# WHAT NEEDS TO BE DONE
Reproduce all of the material exactly as shown.

# PROVIDED DATA
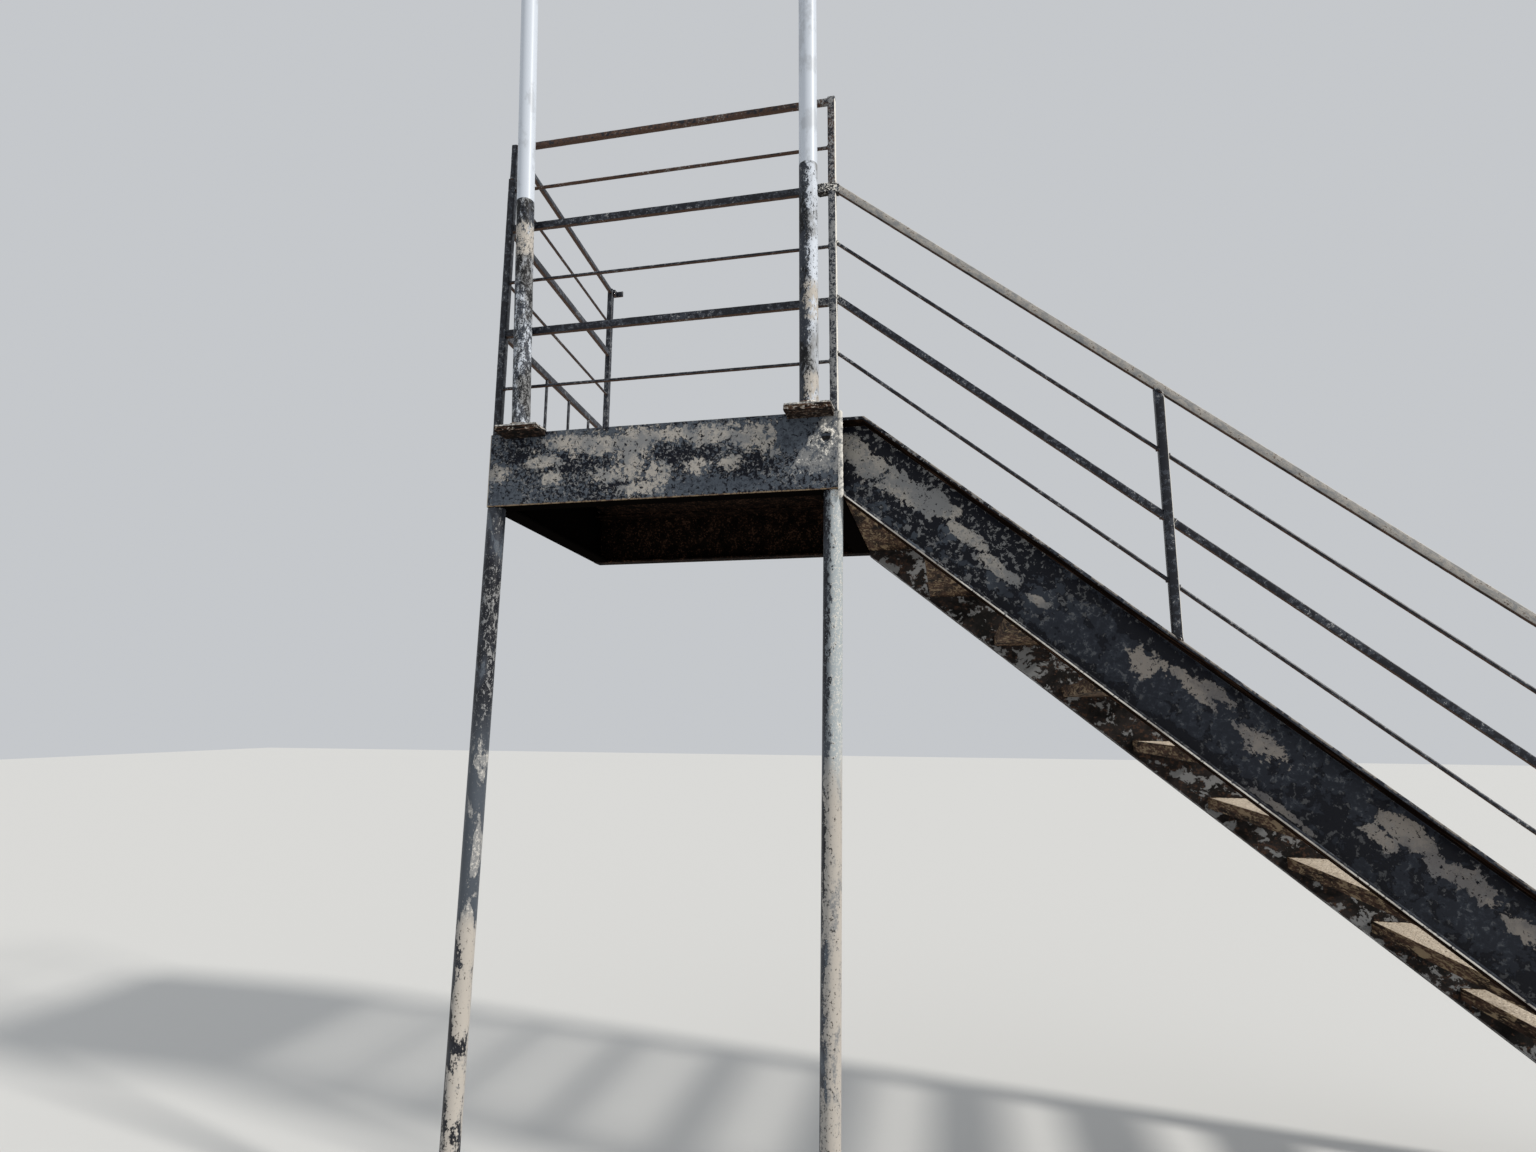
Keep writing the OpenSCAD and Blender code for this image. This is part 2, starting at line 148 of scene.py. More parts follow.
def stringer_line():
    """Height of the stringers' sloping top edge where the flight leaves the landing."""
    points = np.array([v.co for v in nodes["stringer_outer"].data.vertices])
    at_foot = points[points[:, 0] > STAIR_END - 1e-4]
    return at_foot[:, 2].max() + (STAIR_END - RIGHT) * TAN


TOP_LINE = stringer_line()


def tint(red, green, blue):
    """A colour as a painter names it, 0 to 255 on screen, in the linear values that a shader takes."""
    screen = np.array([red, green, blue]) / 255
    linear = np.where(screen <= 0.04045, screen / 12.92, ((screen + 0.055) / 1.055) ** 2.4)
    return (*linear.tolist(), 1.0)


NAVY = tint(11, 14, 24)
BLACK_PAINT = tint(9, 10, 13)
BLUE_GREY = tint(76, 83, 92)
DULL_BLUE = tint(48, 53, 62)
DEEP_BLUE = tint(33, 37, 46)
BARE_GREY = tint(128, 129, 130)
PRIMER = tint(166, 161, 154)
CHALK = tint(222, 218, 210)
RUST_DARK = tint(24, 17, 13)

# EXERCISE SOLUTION
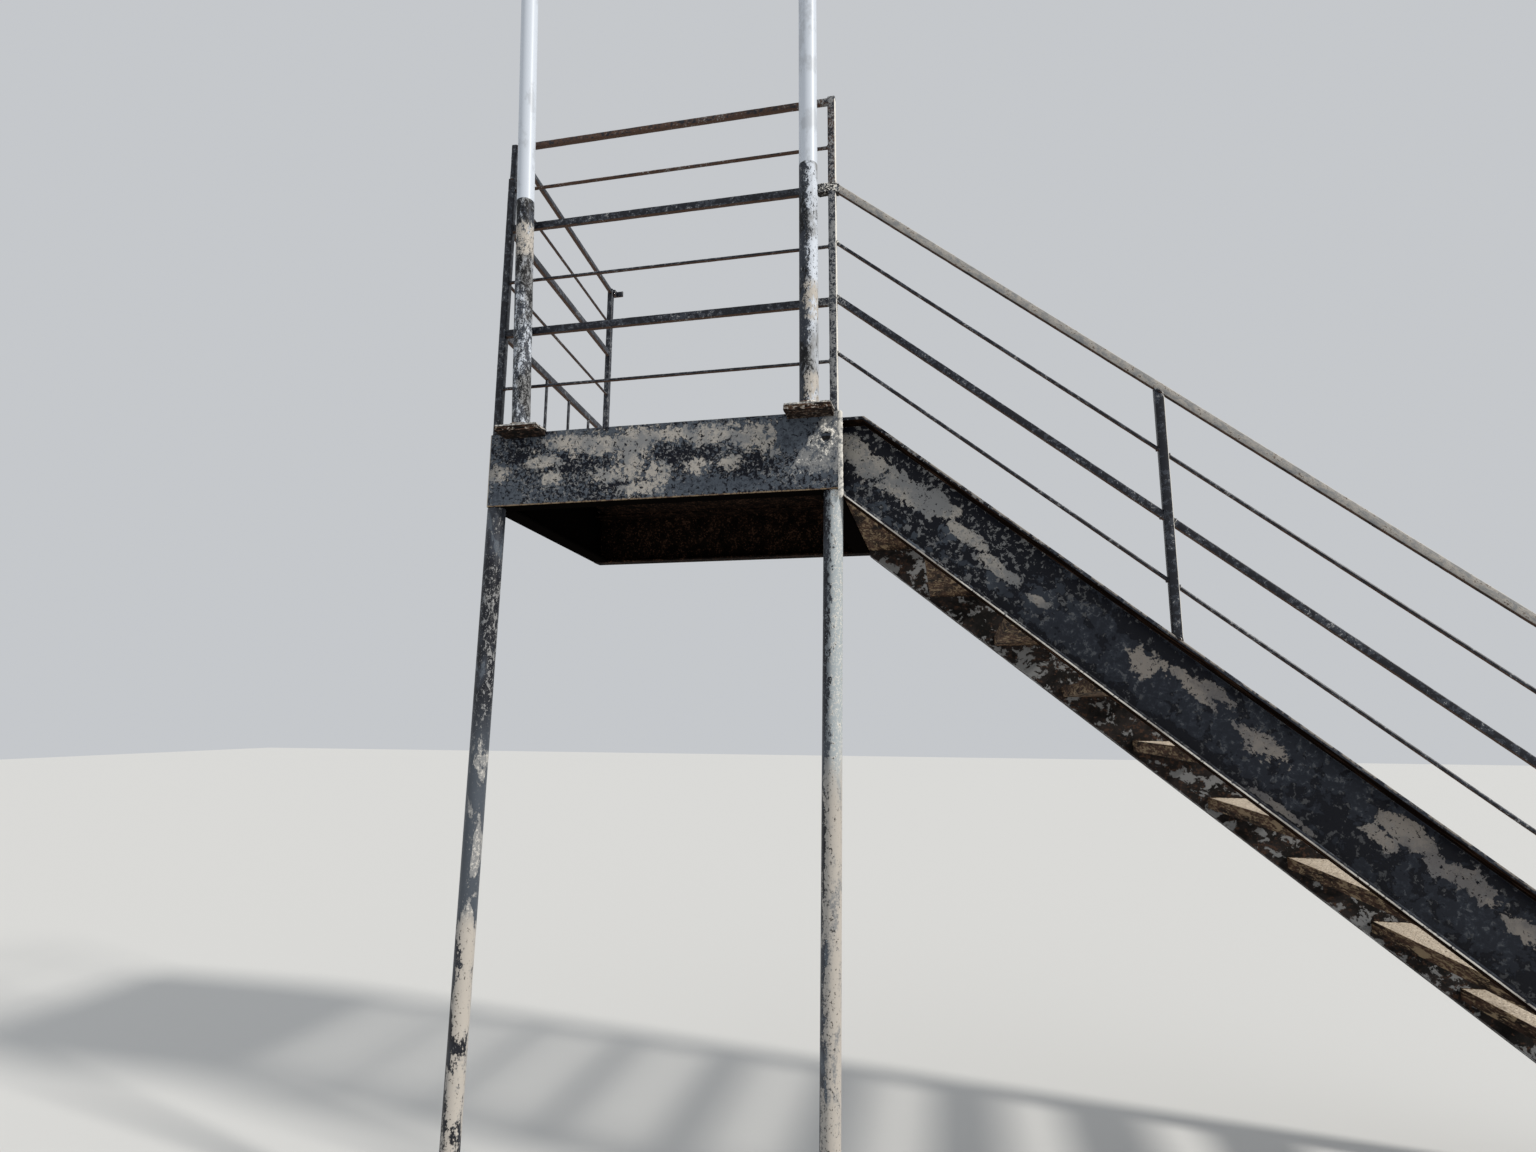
Keep writing the OpenSCAD and Blender code for this image. This is part 2, starting at line 148 of scene.py. More parts follow.
def stringer_line():
    """Height of the stringers' sloping top edge where the flight leaves the landing."""
    points = np.array([v.co for v in nodes["stringer_outer"].data.vertices])
    at_foot = points[points[:, 0] > STAIR_END - 1e-4]
    return at_foot[:, 2].max() + (STAIR_END - RIGHT) * TAN


TOP_LINE = stringer_line()


def tint(red, green, blue):
    """A colour as a painter names it, 0 to 255 on screen, in the linear values that a shader takes."""
    screen = np.array([red, green, blue]) / 255
    linear = np.where(screen <= 0.04045, screen / 12.92, ((screen + 0.055) / 1.055) ** 2.4)
    return (*linear.tolist(), 1.0)


NAVY = tint(11, 14, 24)
BLACK_PAINT = tint(9, 10, 13)
BLUE_GREY = tint(76, 83, 92)
DULL_BLUE = tint(48, 53, 62)
DEEP_BLUE = tint(33, 37, 46)
BARE_GREY = tint(128, 129, 130)
PRIMER = tint(166, 161, 154)
CHALK = tint(222, 218, 210)
RUST_DARK = tint(24, 17, 13)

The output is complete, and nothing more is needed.